:: AVAILABLE DATA ::
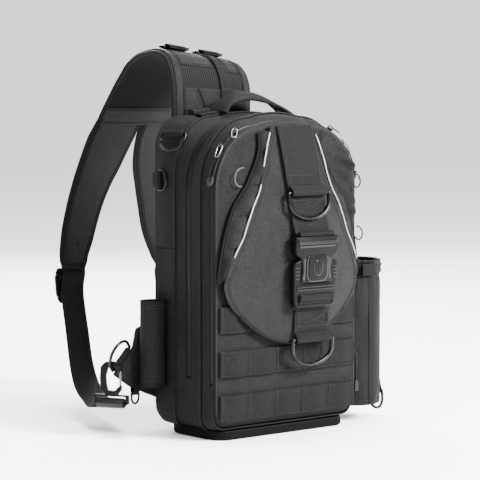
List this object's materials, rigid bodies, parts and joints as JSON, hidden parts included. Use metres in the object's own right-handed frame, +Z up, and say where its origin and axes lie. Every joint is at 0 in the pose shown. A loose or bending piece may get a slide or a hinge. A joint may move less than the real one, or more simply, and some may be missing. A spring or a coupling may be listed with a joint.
{
  "type": "fishing tackle sling bag",
  "caption": "Upright soft tackle bag with zipped compartments, buckled front flap, rod holster, bottle pocket, haul handle and a shoulder yoke splitting into two half straps.",
  "frame": {"origin": "on the flat underside of the base skid, on the bag's middle line", "axes": "+Z up, the front with the buckle faces -Y, the wearer's side +Y, the bottle pocket on +X"},
  "size_m": [0.413, 0.4167, 0.511],
  "materials": {
    "nylon": "matte woven nylon",
    "webbing": "ribbed nylon webbing",
    "flap_nylon": "smooth woven nylon",
    "piping": "silver reflective piping",
    "zipper": "coil zipper and its tape",
    "steel": "dark polished wire",
    "plastic": "moulded acetal",
    "pad": "padded air mesh and nylon"
  },
  "bodies": {
    "bag": {"rear_shell": "nylon", "main_zipper": "zipper", "main_shell": "nylon", "front_gusset": "nylon", "front_zipper": "zipper", "front_panel": "nylon", "rear_piping": "piping", "front_piping": "piping", "base_skid": "plastic", "back_pad": "pad", "load_webbing_1": "webbing", "load_webbing_2": "webbing", "load_webbing_3": "webbing", "tongue_flap": "flap_nylon", "flap_gusset_left": "nylon", "flap_piping_left": "piping", "flap_gusset_right": "nylon", "flap_piping_right": "piping", "centre_webbing_top": "webbing", "centre_webbing_low": "webbing", "buckle_socket": "plastic", "buckle_latch": "plastic", "centre_webbing_middle": "webbing", "front_zip_slider_1": "steel", "front_zip_slider_2": "steel", "holster_backing": "nylon", "rod_holster": "nylon", "bottle_pocket": "nylon", "side_upper_tab": "webbing", "side_upper_ring": "steel", "side_lower_tab": "webbing", "side_lower_ring": "steel", "pocket_tab": "webbing", "pocket_ring": "steel", "haul_handle": "webbing", "yoke": "pad", "strap_pad_left": "pad", "strap_pad_right": "pad", "wing_left": "pad", "wing_right": "pad", "wing_ring_left": "steel", "wing_ring_right": "steel", "snap_hook_left": "plastic", "snap_hook_right": "plastic", "strap_webbing_left": "webbing", "strap_webbing_right": "webbing", "strap_slider_left": "plastic", "strap_slider_right": "plastic", "wing_small_ring": "steel", "yoke_1_tab": "webbing", "yoke_1_ring": "steel", "yoke_2_tab": "webbing", "yoke_2_ring": "steel"},
    "upper_ring": {"upper_d_ring": "steel"},
    "lower_ring": {"lower_d_ring": "steel"},
    "gate_left": {"hook_gate_left": "steel"},
    "gate_right": {"hook_gate_right": "steel"}
  },
  "joints": [
    {"name": "upper_ring_swing", "type": "hinge", "parent": "bag", "child": "upper_ring", "pos_m": [0.0085, -0.095, 0.318], "axis": [1, 0, 0], "range_deg": [-90, 0]},
    {"name": "lower_ring_swing", "type": "hinge", "parent": "bag", "child": "lower_ring", "pos_m": [0.0229, -0.0874, 0.126], "axis": [1, 0, 0], "range_deg": [-90, 0]},
    {"name": "gate_left_turn", "type": "hinge", "parent": "bag", "child": "gate_left", "pos_m": [-0.18585, 0.05245, 0.0675], "axis": [-0.866, -0.5, 0], "range_deg": [0, 30], "stiffness_Nm_per_rad": 0.05, "springref_deg": -5.73},
    {"name": "gate_right_turn", "type": "hinge", "parent": "bag", "child": "gate_right", "pos_m": [0.18585, 0.05245, 0.0675], "axis": [-0.866, 0.5, 0], "range_deg": [0, 30], "stiffness_Nm_per_rad": 0.05, "springref_deg": -5.73}
  ]
}
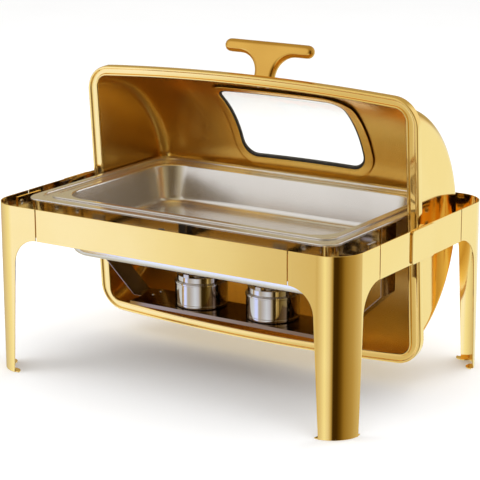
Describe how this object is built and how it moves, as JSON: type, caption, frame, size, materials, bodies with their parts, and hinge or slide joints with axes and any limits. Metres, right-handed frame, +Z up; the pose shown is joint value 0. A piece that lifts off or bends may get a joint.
:::
TASK PROMPT —
Print all of the entries exactly as they appear.

EXERCISE RESPONSE —
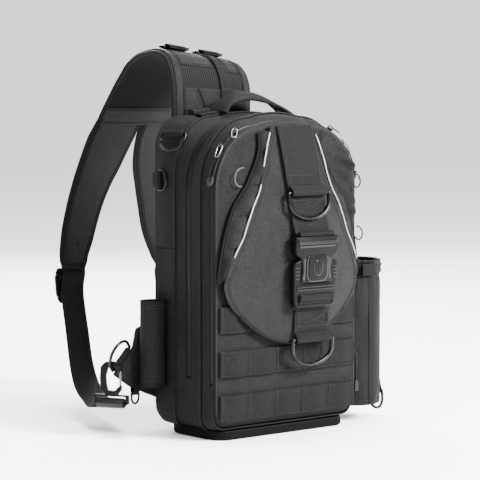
List this object's materials, rigid bodies, parts and joints as JSON, hidden parts included. Use metres in the object's own right-handed frame, +Z up, and say where its origin and axes lie. Every joint is at 0 in the pose shown. A loose or bending piece may get a slide or a hinge. A joint may move less than the real one, or more simply, and some may be missing. A spring or a coupling may be listed with a joint.
{
  "type": "fishing tackle sling bag",
  "caption": "Upright soft tackle bag with zipped compartments, buckled front flap, rod holster, bottle pocket, haul handle and a shoulder yoke splitting into two half straps.",
  "frame": {"origin": "on the flat underside of the base skid, on the bag's middle line", "axes": "+Z up, the front with the buckle faces -Y, the wearer's side +Y, the bottle pocket on +X"},
  "size_m": [0.413, 0.4167, 0.511],
  "materials": {
    "nylon": "matte woven nylon",
    "webbing": "ribbed nylon webbing",
    "flap_nylon": "smooth woven nylon",
    "piping": "silver reflective piping",
    "zipper": "coil zipper and its tape",
    "steel": "dark polished wire",
    "plastic": "moulded acetal",
    "pad": "padded air mesh and nylon"
  },
  "bodies": {
    "bag": {"rear_shell": "nylon", "main_zipper": "zipper", "main_shell": "nylon", "front_gusset": "nylon", "front_zipper": "zipper", "front_panel": "nylon", "rear_piping": "piping", "front_piping": "piping", "base_skid": "plastic", "back_pad": "pad", "load_webbing_1": "webbing", "load_webbing_2": "webbing", "load_webbing_3": "webbing", "tongue_flap": "flap_nylon", "flap_gusset_left": "nylon", "flap_piping_left": "piping", "flap_gusset_right": "nylon", "flap_piping_right": "piping", "centre_webbing_top": "webbing", "centre_webbing_low": "webbing", "buckle_socket": "plastic", "buckle_latch": "plastic", "centre_webbing_middle": "webbing", "front_zip_slider_1": "steel", "front_zip_slider_2": "steel", "holster_backing": "nylon", "rod_holster": "nylon", "bottle_pocket": "nylon", "side_upper_tab": "webbing", "side_upper_ring": "steel", "side_lower_tab": "webbing", "side_lower_ring": "steel", "pocket_tab": "webbing", "pocket_ring": "steel", "haul_handle": "webbing", "yoke": "pad", "strap_pad_left": "pad", "strap_pad_right": "pad", "wing_left": "pad", "wing_right": "pad", "wing_ring_left": "steel", "wing_ring_right": "steel", "snap_hook_left": "plastic", "snap_hook_right": "plastic", "strap_webbing_left": "webbing", "strap_webbing_right": "webbing", "strap_slider_left": "plastic", "strap_slider_right": "plastic", "wing_small_ring": "steel", "yoke_1_tab": "webbing", "yoke_1_ring": "steel", "yoke_2_tab": "webbing", "yoke_2_ring": "steel"},
    "upper_ring": {"upper_d_ring": "steel"},
    "lower_ring": {"lower_d_ring": "steel"},
    "gate_left": {"hook_gate_left": "steel"},
    "gate_right": {"hook_gate_right": "steel"}
  },
  "joints": [
    {"name": "upper_ring_swing", "type": "hinge", "parent": "bag", "child": "upper_ring", "pos_m": [0.0085, -0.095, 0.318], "axis": [1, 0, 0], "range_deg": [-90, 0]},
    {"name": "lower_ring_swing", "type": "hinge", "parent": "bag", "child": "lower_ring", "pos_m": [0.0229, -0.0874, 0.126], "axis": [1, 0, 0], "range_deg": [-90, 0]},
    {"name": "gate_left_turn", "type": "hinge", "parent": "bag", "child": "gate_left", "pos_m": [-0.18585, 0.05245, 0.0675], "axis": [-0.866, -0.5, 0], "range_deg": [0, 30], "stiffness_Nm_per_rad": 0.05, "springref_deg": -5.73},
    {"name": "gate_right_turn", "type": "hinge", "parent": "bag", "child": "gate_right", "pos_m": [0.18585, 0.05245, 0.0675], "axis": [-0.866, 0.5, 0], "range_deg": [0, 30], "stiffness_Nm_per_rad": 0.05, "springref_deg": -5.73}
  ]
}
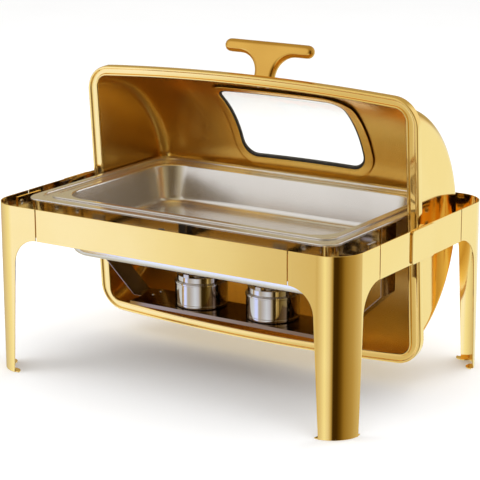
Describe how this object is built and how it moves, as JSON: type, caption, frame, size, materials, bodies with their parts, and hinge or slide joints with axes and any limits. Metres, right-handed frame, +Z up; the pose shown is joint value 0. A piece that lifts off or bends may get a joint.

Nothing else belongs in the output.